* **Required work**
Begin with the line containing "left_stay_lower_arm();" and end with the line containing "for body, members"; set down that block verbatim and nothing else.

____ Records supplied

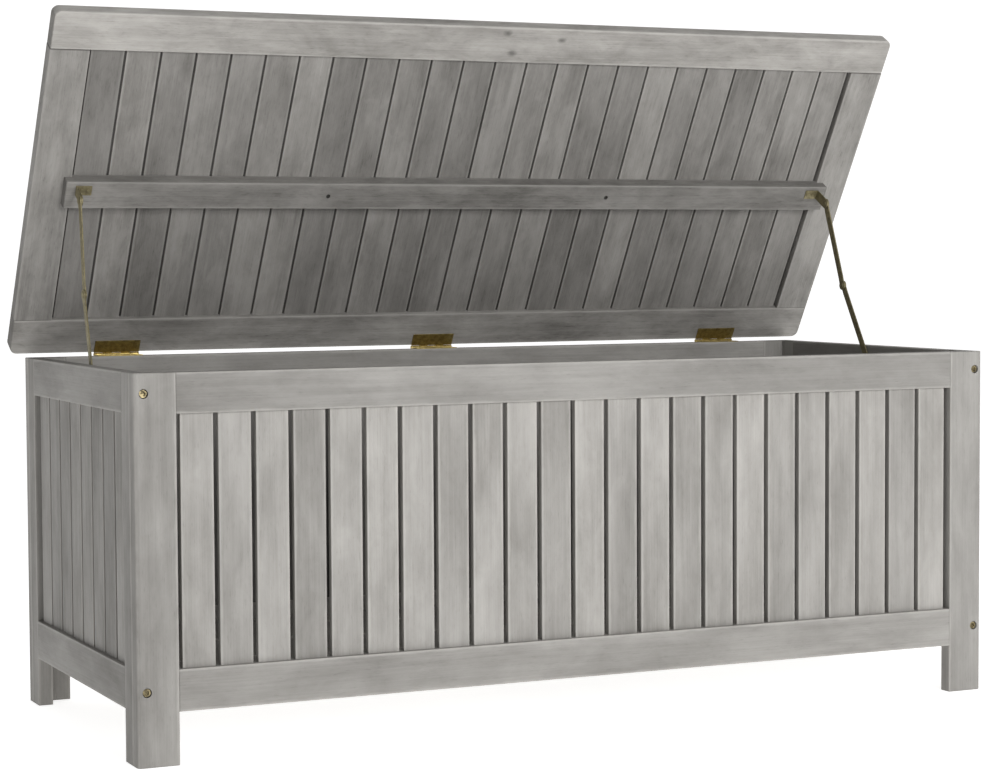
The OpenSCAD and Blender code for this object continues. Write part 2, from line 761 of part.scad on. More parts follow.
front_left_stile();
front_right_stile();
front_top_rail();
front_bottom_rail();
front_slats_panel();
back_left_stile();
back_right_stile();
back_top_rail();
back_bottom_rail();
back_slats_panel();
left_front_stile();
left_rear_stile();
left_top_rail();
left_bottom_rail();
left_slats_panel();
right_front_stile();
right_rear_stile();
right_top_rail();
right_bottom_rail();
right_slats_panel();
front_floor_cleat();
rear_floor_cleat();
floor_planks();
floor_screws();
corner_bolts();
barrel_nuts();
lid_front_rail();
lid_rear_rail();
lid_left_stile();
lid_right_stile();
lid_slats_panel();
lid_batten();
batten_screws();
left_hinge_box_leaf();
middle_hinge_box_leaf();
right_hinge_box_leaf();
left_hinge_lid_leaf();
middle_hinge_lid_leaf();
right_hinge_lid_leaf();
left_hinge_pin();
middle_hinge_pin();
right_hinge_pin();
hinge_box_screws();
hinge_lid_screws();
left_stay_foot_plate();
left_stay_foot_rivet();
left_stay_lower_arm();
left_stay_lid_rivet();
left_stay_upper_arm();
left_stay_lid_bracket();
right_stay_foot_plate();
right_stay_foot_rivet();
right_stay_lower_arm();
right_stay_lid_rivet();
right_stay_upper_arm();
right_stay_lid_bracket();
stay_box_screws();
stay_lid_screws();
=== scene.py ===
import json
import math
import random

import bmesh
import bpy
from mathutils import Matrix, Vector

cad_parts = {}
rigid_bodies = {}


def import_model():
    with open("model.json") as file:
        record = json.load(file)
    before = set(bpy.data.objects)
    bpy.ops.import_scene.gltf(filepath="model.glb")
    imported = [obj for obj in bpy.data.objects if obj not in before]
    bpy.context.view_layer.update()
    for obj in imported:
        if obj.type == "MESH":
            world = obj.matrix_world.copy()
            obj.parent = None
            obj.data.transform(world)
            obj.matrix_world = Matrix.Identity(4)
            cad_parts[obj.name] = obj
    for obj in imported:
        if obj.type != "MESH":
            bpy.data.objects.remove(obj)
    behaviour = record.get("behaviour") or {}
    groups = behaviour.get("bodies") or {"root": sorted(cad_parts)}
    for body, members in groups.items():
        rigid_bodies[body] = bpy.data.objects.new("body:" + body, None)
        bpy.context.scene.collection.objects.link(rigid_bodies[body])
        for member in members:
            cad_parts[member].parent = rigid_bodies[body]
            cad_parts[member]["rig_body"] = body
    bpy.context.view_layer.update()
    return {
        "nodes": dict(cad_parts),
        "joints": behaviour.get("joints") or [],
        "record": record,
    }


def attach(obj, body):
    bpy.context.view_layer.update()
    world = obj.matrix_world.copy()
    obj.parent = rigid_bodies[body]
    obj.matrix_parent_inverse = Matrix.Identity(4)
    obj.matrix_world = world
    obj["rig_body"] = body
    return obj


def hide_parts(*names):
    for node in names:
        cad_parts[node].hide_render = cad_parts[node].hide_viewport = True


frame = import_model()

NODES = frame["nodes"]
SLOT_OF = {part["node"]: part["material_slot"] for part in frame["record"]["subparts"]}
MM = 0.001
WELD = 1e-6  # vertices closer than this are one
SAME_PLACE = 1e-5  # coordinates closer than this are the same
SHARP_EDGE = 0.7  # radians between two faces
SMOOTH_UNDER = math.radians(50)
CYLINDER_SIDES = 40

# ---- The lid is drawn open; its boards are built closed and turned back ----

lid_hinge = next(j for j in frame["joints"] if j["name"] == "lid_hinge")
hinge_point = Vector(lid_hinge["pos_m"])
closing = (
    Matrix.Translation(hinge_point)
    @ Matrix.Rotation(math.radians(lid_hinge["range_deg"][1]), 4, "X")
    @ Matrix.Translation(-hinge_point)
)


def body_of(name):
    return NODES[name]["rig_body"]


def upright(name):
    """The turn that brings a node's body square to the axes."""
    return closing if body_of(name) == "lid" else Matrix.Identity(4)


def solids(name):
    """The vertices of each separate solid of a CAD node, square to the axes."""
    bm = bmesh.new()
    bm.from_mesh(NODES[name].data)
    bm.transform(upright(name))
    bmesh.ops.remove_doubles(bm, verts=bm.verts, dist=WELD)
    left = set(bm.verts)
    found = []
    while left:
        todo = [left.pop()]
        group = []
        while todo:
            v = todo.pop()
            group.append(v.co.copy())
            for e in v.link_edges:
                w = e.other_vert(v)
                if w in left:
                    left.remove(w)
                    todo.append(w)
        found.append(group)
    bm.free()
    return sorted(found, key=lambda g: tuple(round(c, 4) for c in extent(g)[0]))


def extent(points):
    lo = Vector([min(p[i] for p in points) for i in range(3)])
    hi = Vector([max(p[i] for p in points) for i in range(3)])
    return lo, hi


# ---- Boards ----

# What the wood reads at each vertex: its place in the grain, its place in the board, and the
# board's half size
LAYERS = ("grain", "cross", "half")


def box_part(lo, hi):
    bm = bmesh.new()
    bmesh.ops.create_cube(bm, size=1)
    size = hi - lo
    bm.transform(Matrix.Translation((lo + hi) / 2) @ Matrix.Diagonal((size.x, size.y, size.z, 1)))
    return bm


def round_edges(bm, edges, radius, segments):
    bmesh.ops.bevel(bm, geom=edges, offset=radius, offset_type="OFFSET", segments=segments,
                    profile=0.5, affect="EDGES", clamp_overlap=True)


def edge_along(bm, axis, places):
    """Edges parallel to an axis whose middles lie at the given places on the other axes."""
    picked = []
    for e in bm.edges:
        a, b = e.verts[0].co, e.verts[1].co
        run = b - a
        if abs(run[axis]) < 0.99 * run.length:
            continue
        mid = (a + b) / 2
        if all(abs(mid[i] - value) < SAME_PLACE for i, value in places.items()):
            picked.append(e)
    return picked


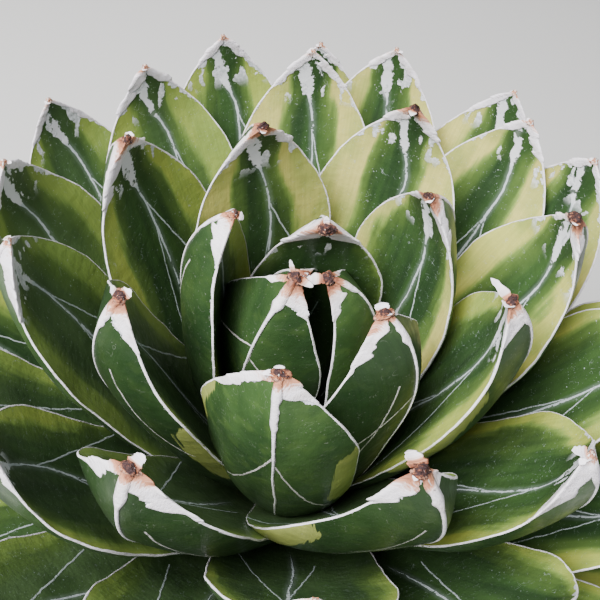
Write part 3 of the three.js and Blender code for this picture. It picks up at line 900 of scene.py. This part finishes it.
def make_heart(material):
    """The heart: a short stem with a ring of scars at each old leaf's foot."""
    soil = SOIL_TOP - ROSETTE_HEIGHT
    crown = soil + SOIL_CROWN
    rings = turned([
        (0, soil - HEART_ROOTED), (HEART_NECK, soil - HEART_ROOTED), (HEART_NECK, crown),
        *((HEART_NECK + (HEART_GIRTH - HEART_NECK) * t, crown + (HEART_FOOT - crown) * t)
          for t in np.linspace(0.1, 0.9, 9)),
        *((float(heart_radius(z)), z)
          for z in HEART_FOOT + (HEART_TOP - HEART_FOOT) * np.linspace(0, 0.97, 60)),
        (HEART_TIP, HEART_TOP), (0, HEART_TOP + HEART_CAP),
    ], HEART_SIDES)
    angle = np.arctan2(rings[..., 1], rings[..., 0])
    height = rings[..., 2]
    scars = 0.5 * np.sin(height / SCAR_SPACING * math.pi + 2.5 * np.sin(angle * 5))
    scars = scars + 0.2 * np.sin(angle * 34 + height * 900)
    rings[..., :2] *= (1 - 0.012 * (1 + scars) * (height > soil))[..., None]
    rings[..., 2] += ROSETTE_HEIGHT
    work = Patchwork()
    work.tube(rings)
    return work.piece("heart_scarred", [material])


# ---- Materials ----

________

* **Exercise response**
left_stay_lower_arm();
left_stay_lid_rivet();
left_stay_upper_arm();
left_stay_lid_bracket();
right_stay_foot_plate();
right_stay_foot_rivet();
right_stay_lower_arm();
right_stay_lid_rivet();
right_stay_upper_arm();
right_stay_lid_bracket();
stay_box_screws();
stay_lid_screws();
=== scene.py ===
import json
import math
import random

import bmesh
import bpy
from mathutils import Matrix, Vector

cad_parts = {}
rigid_bodies = {}


def import_model():
    with open("model.json") as file:
        record = json.load(file)
    before = set(bpy.data.objects)
    bpy.ops.import_scene.gltf(filepath="model.glb")
    imported = [obj for obj in bpy.data.objects if obj not in before]
    bpy.context.view_layer.update()
    for obj in imported:
        if obj.type == "MESH":
            world = obj.matrix_world.copy()
            obj.parent = None
            obj.data.transform(world)
            obj.matrix_world = Matrix.Identity(4)
            cad_parts[obj.name] = obj
    for obj in imported:
        if obj.type != "MESH":
            bpy.data.objects.remove(obj)
    behaviour = record.get("behaviour") or {}
    groups = behaviour.get("bodies") or {"root": sorted(cad_parts)}
    for body, members in groups.items():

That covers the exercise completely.